George Costanza is accustomed to failure — unfulfilled dreams, crushing mediocrity, being denied soup — but he is excellent at ending relationships. However, in “The Strongbox,” George loses even this ability when his girlfriend, as well as the sidepiece he “accidentally” parades in front of her to destroy the relationship, both refuse to leave him. Of course, why two women (no matter how orange) would agree to share a man like George, is a mystery that rivals the “magic loogie.

#3: Janet — “The Cartoon”

Janet (Tracy Nelson) had everything George ever thought he wanted in a woman — beauty, a pulse, a tolerance for his naked body — as well as one irresistible trait he did not notice until Kramer pointed it out to him: She looks exactly like Jerry.

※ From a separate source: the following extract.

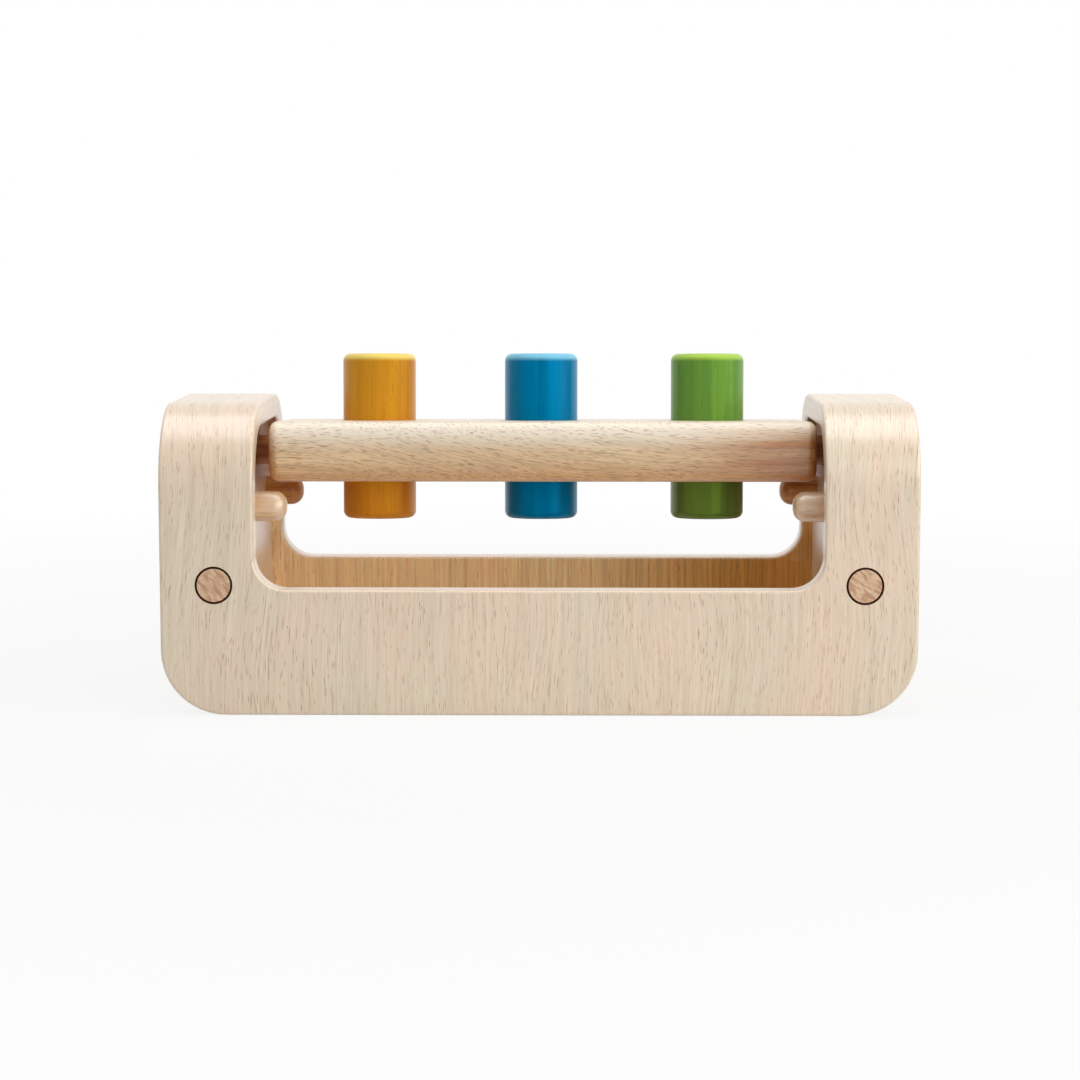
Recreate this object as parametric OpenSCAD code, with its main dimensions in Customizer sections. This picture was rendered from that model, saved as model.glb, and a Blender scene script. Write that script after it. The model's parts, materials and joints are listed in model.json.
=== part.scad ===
// Peg pounding bench. One sheet of bent plywood forms a front wall, a flat top and a
// back wall, with a wide cut-out through all three. Two end boards stand between the
// walls. A beam with three pegs hangs between the boards on two axle dowels, and four
// short pins stop it from tipping over.
// Millimetres. +X runs along the beam, -Y is the front and +Z is up. The origin is the
// middle of the footprint, on the surface that the bench stands on.

/* [Frame] */
// Length of the bench, along the beam
frame_w = 245; // [235:1:260]
// Depth of the bench, from front to back
frame_d = 96; // [90:1:110]
// Height of the plywood arch
frame_h = 100; // [98:0.5:104]
// Thickness of the plywood
ply_t = 8; // [6:0.5:9]
// Outer radius of the two bends
bend_r = 26; // [20:1:30]
// Radius of the lower outer corners, seen from the front
foot_r = 21; // [10:1:24]
// Width of each shoulder that is left beside the cut-out
shoulder_w = 30.5; // [28:0.5:34]
// Height of the cut-out's lower edge
cut_floor = 41; // [30:1:46]
// Radius of the cut-out's lower corners
cut_r = 10.5; // [6:0.5:14]

/* [End boards] */
// Thickness of each end board
board_t = 18; // [16:0.5:20]
// How far each board's inner face stands back from the cut-out's edge
board_setback = 4; // [2:0.5:6]
// Height of the boards' lower edges
board_z = 6; // [5:0.5:10]

/* [Dowels] */
// Diameter of the dowels that pin the walls to the boards
dowel_d = 10.8; // [8:0.2:12]
// Length of each dowel
dowel_l = 30; // [20:1:36]
// Height of the dowels
dowel_z = 42.5; // [34:0.5:48]
// Gap round each dowel where it passes through the plywood
dowel_gap = 0.45; // [0.1:0.05:0.6]

/* [Stop pins] */
// Diameter of the stop pins
pin_d = 10; // [8:0.5:11]
// Distance of the stop pins from the middle, towards the front and the back
pin_y = 26.8; // [26.5:0.1:30]
// Height of the stop pins
pin_z = 66; // [64:0.5:66.5]
// How far each stop pin stands out of its board
pin_reach = 12.8; // [10:0.2:15]
// Depth of the stop pins in the boards
pin_depth = 12; // [8:1:14]
// Radius of the stop pins' noses
pin_nose = 4.2; // [2:0.1:4.5]

/* [Axles] */
// Diameter of the axle dowels
axle_d = 10; // [8:0.5:10]
// Height of the axles when they lie at the bottom of their slots
axle_z = 82.5; // [81:0.5:83]
// Length of each axle inside its board
axle_in_board = 12; // [8:1:13]
// Length of each axle inside the beam
axle_in_beam = 14; // [10:0.5:15]
// Gap round the axles in the beam's bores
bore_gap = 0.08; // [0.02:0.01:0.1]
// Gap on each side of the axles in the boards' slots
slot_gap = 0.15; // [0.1:0.05:0.3]

/* [Beam] */
// Gap between the beam's ends and the boards, when the beam hangs in the middle
end_gap = 5.75; // [5:0.25:7]
// Width of the beam, from front to back
beam_w = 56; // [50:1:56]
// Thickness of the beam
beam_t = 20; // [18:0.5:20]
// Radius of the beam's long edges
edge_r = 5; // [4:0.5:7]
// Radius of the beam's end edges
end_r = 2.5; // [2:0.5:5]
// How far the beam hangs from the middle, along its axles
beam_shift = 0.9; // [-1:0.1:1]
// Angle by which the beam leans back at rest
lean = 3.3; // [0:0.1:3.5]

/* [Pegs] */
// Diameter of the pegs
peg_d = 24.5; // [20:0.5:25]
// Length of the pegs
peg_l = 55.5; // [50:0.5:60]
// How far the pegs' middles stand above the beam's middle
peg_rise = 4.7; // [0:0.1:8]
// Distance between the outer holes and the middle of the beam
peg_pitch = 55.4; // [50:0.1:56]
// How far the middle hole is drilled from the middle of the beam
middle_hole = -0.7; // [-1:0.1:1]
// Radius of the pegs' rims
rim_r = 2.4; // [1:0.1:4]
// Gap round the pegs in their holes
peg_gap = 0.1; // [0.05:0.05:0.2]

/* [Grip rings] */
// Thickness of the rubber ring that grips each peg
ring_t = 2.4; // [1.6:0.2:3]
// Gap round each ring in its groove, and between the ring and its peg
ring_gap = 0.05; // [0.02:0.01:0.1]

/* [Hidden] */
$fn = 96;
LEFT = -1;
RIGHT = 1;
FRONT = -1;
BACK = 1;
// Extra length of a cutting shape past the face that it opens
past = 1;
// Gap round a dowel or a pin that is glued in its hole
glue_gap = 0.05;
// Spare depth of a blind hole beyond the end of what sits in it
spare_depth = 0.5;
cut_half = frame_w / 2 - shoulder_w;
inner_half_d = frame_d / 2 - ply_t;
ceiling_z = frame_h - ply_t;
board_in = cut_half + board_setback;
board_mid = board_in + board_t / 2;
beam_l = 2 * (board_in - end_gap);
peg_x = [-peg_pitch, middle_hole, peg_pitch];
hole_r = peg_d / 2 + peg_gap;
ring_mid_r = peg_d / 2 + ring_gap + ring_t / 2;
ply_color = "#dccbb0";
board_color = "#b98d62";
dowel_color = "#cfa077";
beam_color = "#d2ab7e";
rubber_color = "#2b2b2b";
yellow_color = "#d29a25";
blue_color = "#0f7f9f";
green_color = "#6f9c37";

// Side view of a block with a flat top and two round bends, from z = bottom upwards
module arch_outline(half_d, top, bottom, r) {
    translate([-half_d, bottom]) square([2 * half_d, top - r - bottom]);
    translate([-half_d + r, bottom]) square([2 * (half_d - r), top - bottom]);
    for (side = [-1, 1]) translate([side * (half_d - r), top - r]) circle(r = r);
}

// Front view of a block of height h with its two lower corners rounded
module foot_outline(half_w, h, r) {
    translate([-half_w, r]) square([2 * half_w, h - r]);
    translate([-half_w + r, 0]) square([2 * (half_w - r), h]);
    for (side = [-1, 1]) translate([side * (half_w - r), r]) circle(r = r);
}

// Rectangle about its middle with all four corners rounded
module soft_rectangle(a, b, r) {
    square([a, b - 2 * r], center = true);
    square([a - 2 * r, b], center = true);
    for (i = [-1, 1], j = [-1, 1]) translate([i * (a / 2 - r), j * (b / 2 - r)]) circle(r = r);
}

// Turns a side view (Y, Z) into a bar of length w along X, centred
module along_x(w) {
    rotate([90, 0, 90]) linear_extrude(w, center = true) children();
}

// Turns a front view (X, Z) into a bar of length d along Y, centred
module along_y(d) {
    rotate([90, 0, 0]) linear_extrude(d, center = true) children();
}

// Round bar of length l that starts at the children's origin and runs towards side * X
module bar_x(side, l, r) {
    rotate([0, side * 90, 0]) cylinder(h = l, r = r);
}

// Round bar of length l along Y, from y towards the outside
module bar_y(side, l, r) {
    rotate([side * -90, 0, 0]) cylinder(h = l, r = r);
}

// Solid of revolution about Z from z = 0 to z = l, with the far rim rounded
module nosed_bar(r, l, nose) {
    rotate_extrude() {
        square([r, l - nose]);
        square([r - nose, l]);
        intersection() {
            translate([r - nose, l - nose]) circle(r = nose);
            square([r, l]);
        }
    }
}

// Puts a piece drawn in the beam's own frame, its middle at the origin, where it rests
module in_beam_place() {
    translate([beam_shift, 0, axle_z]) rotate([-lean, 0, 0]) children();
}

module dowel_holes(r) {
    hole_l = dowel_l + spare_depth;
    for (side = [LEFT, RIGHT], face = [FRONT, BACK])
        translate([side * board_mid, face * (frame_d / 2 - hole_l), dowel_z])
            bar_y(face, hole_l + past, r);
}

module bent_ply_frame() {
    color(ply_color) difference() {
        intersection() {
            along_x(frame_w) arch_outline(frame_d / 2, frame_h, 0, bend_r);
            along_y(frame_d) foot_outline(frame_w / 2, frame_h, foot_r);
        }
        along_x(frame_w + 2 * past) arch_outline(inner_half_d, ceiling_z, -past, bend_r - ply_t);
        translate([0, 0, cut_floor])
            along_y(frame_d + 2 * past) foot_outline(cut_half, frame_h - cut_floor + past, cut_r);
        dowel_holes(dowel_d / 2 + dowel_gap);
    }
}

module end_board(side) {
    color(board_color) difference() {
        translate([side * board_mid, 0, 0])
            along_x(board_t) arch_outline(inner_half_d, ceiling_z, board_z, bend_r - ply_t);
        dowel_holes(dowel_d / 2 + glue_gap);
        for (face = [FRONT, BACK])
            translate([side * (board_in - past), face * pin_y, pin_z])
                bar_x(side, pin_depth + spare_depth + past, pin_d / 2 + glue_gap);
        axle_slot(side);
    }
}

// Upright slot for an axle, round at the bottom and open at the top
module axle_slot(side) {
    slot_r = axle_d / 2 + slot_gap;
    slot_l = axle_in_board + spare_depth + past;
    translate([side * (board_in - past), 0, axle_z]) bar_x(side, slot_l, slot_r);
    translate([side * (board_in - past + slot_l / 2), 0, axle_z + (frame_h - axle_z) / 2])
        cube([slot_l, 2 * slot_r, frame_h - axle_z], center = true);
}

module dowel(side, face) {
    color(dowel_color) translate([side * board_mid, face * (frame_d / 2 - dowel_l), dowel_z])
        bar_y(face, dowel_l, dowel_d / 2);
}

module stop_pin(side, face) {
    color(dowel_color) translate([side * (board_in + pin_depth), face * pin_y, pin_z])
        rotate([0, side * -90, 0]) nosed_bar(pin_d / 2, pin_depth + pin_reach, pin_nose);
}

module axle(side) {
    inner_end = beam_l / 2 - axle_in_beam + side * beam_shift;
    color(dowel_color) translate([side * inner_end, 0, axle_z])
        bar_x(side, board_in + axle_in_board - inner_end, axle_d / 2);
}

module peg_beam() {
    color(beam_color) in_beam_place() difference() {
        intersection() {
            along_x(beam_l) soft_rectangle(beam_w, beam_t, edge_r);
            along_y(beam_w) soft_rectangle(beam_l, beam_t, end_r);
            linear_extrude(beam_t, center = true) soft_rectangle(beam_l, beam_w, end_r);
        }
        for (x = peg_x) translate([x, 0, 0]) {
            cylinder(h = beam_t + 2 * past, r = hole_r, center = true);
            cylinder(h = ring_t + 2 * ring_gap, r = ring_mid_r + ring_t / 2 + ring_gap, center = true);
        }
        for (side = [LEFT, RIGHT]) translate([side * (beam_l / 2 - axle_in_beam - spare_depth), 0, 0])
            bar_x(side, axle_in_beam + spare_depth + past, axle_d / 2 + bore_gap);
    }
}

module peg(x, shade) {
    color(shade) in_beam_place() translate([x, 0, peg_rise])
        for (turn = [0, 180]) rotate([turn, 0, 0]) nosed_bar(peg_d / 2, peg_l / 2, rim_r);
}

module grip_ring(x) {
    color(rubber_color) in_beam_place() translate([x, 0, 0])
        rotate_extrude() translate([ring_mid_r, 0]) circle(r = ring_t / 2);
}

bent_ply_frame();
end_board(LEFT);  // left_end_board
end_board(RIGHT);  // right_end_board
dowel(LEFT, FRONT);  // front_left_dowel
dowel(RIGHT, FRONT);  // front_right_dowel
dowel(LEFT, BACK);  // back_left_dowel
dowel(RIGHT, BACK);  // back_right_dowel
stop_pin(LEFT, FRONT);  // front_left_stop_pin
stop_pin(RIGHT, FRONT);  // front_right_stop_pin
stop_pin(LEFT, BACK);  // back_left_stop_pin
stop_pin(RIGHT, BACK);  // back_right_stop_pin
axle(LEFT);  // left_axle
axle(RIGHT);  // right_axle
peg_beam();
peg(peg_x[0], yellow_color);  // yellow_peg
peg(peg_x[1], blue_color);  // blue_peg
peg(peg_x[2], green_color);  // green_peg
grip_ring(peg_x[0]);  // yellow_grip_ring
grip_ring(peg_x[1]);  // blue_grip_ring
grip_ring(peg_x[2]);  // green_grip_ring
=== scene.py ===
import json
import math

import bmesh
import bpy
from mathutils import Matrix, Vector


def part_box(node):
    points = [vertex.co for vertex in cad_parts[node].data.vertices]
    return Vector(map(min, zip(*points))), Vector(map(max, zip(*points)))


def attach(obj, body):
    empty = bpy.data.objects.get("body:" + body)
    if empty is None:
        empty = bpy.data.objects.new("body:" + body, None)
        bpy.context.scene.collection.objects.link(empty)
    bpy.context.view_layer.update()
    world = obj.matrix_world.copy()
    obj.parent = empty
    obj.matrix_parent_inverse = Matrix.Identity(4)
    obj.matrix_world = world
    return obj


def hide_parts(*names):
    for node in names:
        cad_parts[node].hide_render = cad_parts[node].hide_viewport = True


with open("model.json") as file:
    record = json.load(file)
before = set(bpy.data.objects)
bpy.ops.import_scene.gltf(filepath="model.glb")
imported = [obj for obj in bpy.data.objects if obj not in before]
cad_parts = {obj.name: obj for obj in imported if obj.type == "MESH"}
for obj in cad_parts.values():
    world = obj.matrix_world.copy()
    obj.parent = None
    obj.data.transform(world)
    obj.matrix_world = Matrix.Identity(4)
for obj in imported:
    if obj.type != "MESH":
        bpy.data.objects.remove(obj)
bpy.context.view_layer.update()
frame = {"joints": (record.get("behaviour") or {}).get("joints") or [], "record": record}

MM = 0.001
QUARTER = math.pi / 2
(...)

But rather than confronting his latent attraction to Jerry, or numbing those feelings, George instead blew up his relationship with Janet rather than try to “have everything I have with Jerry, but because it’s a woman, I could also have sex with her, and that somehow that would be exactly what I’ve always wanted…”

#2: Marisa Tomei — The Cadillac

To be clear, George never dated Marisa Tomei, and the closest he made to any romantic contact with her were amorous advances to a throw pillow. In fact, it appears the only time they ever touched was when her knuckles cracked his man-turtle chin.

#1. Jane — “The Hamptons”

Despite all the cowardice, immaturity, violence, gay panic, regular panic, and death, the fallout from the “frightened turtle” incident in “The Hamptons” is, and without any real competition, the most devastating and humiliating breakup in George “T Bone” Costanza’s life. Because there is no torture more ego-shredding, devastating, and cruel than a group of women gossiping about your dangling thumb. Despite his many sins, George did not deserve this caliber of cosmic punishment.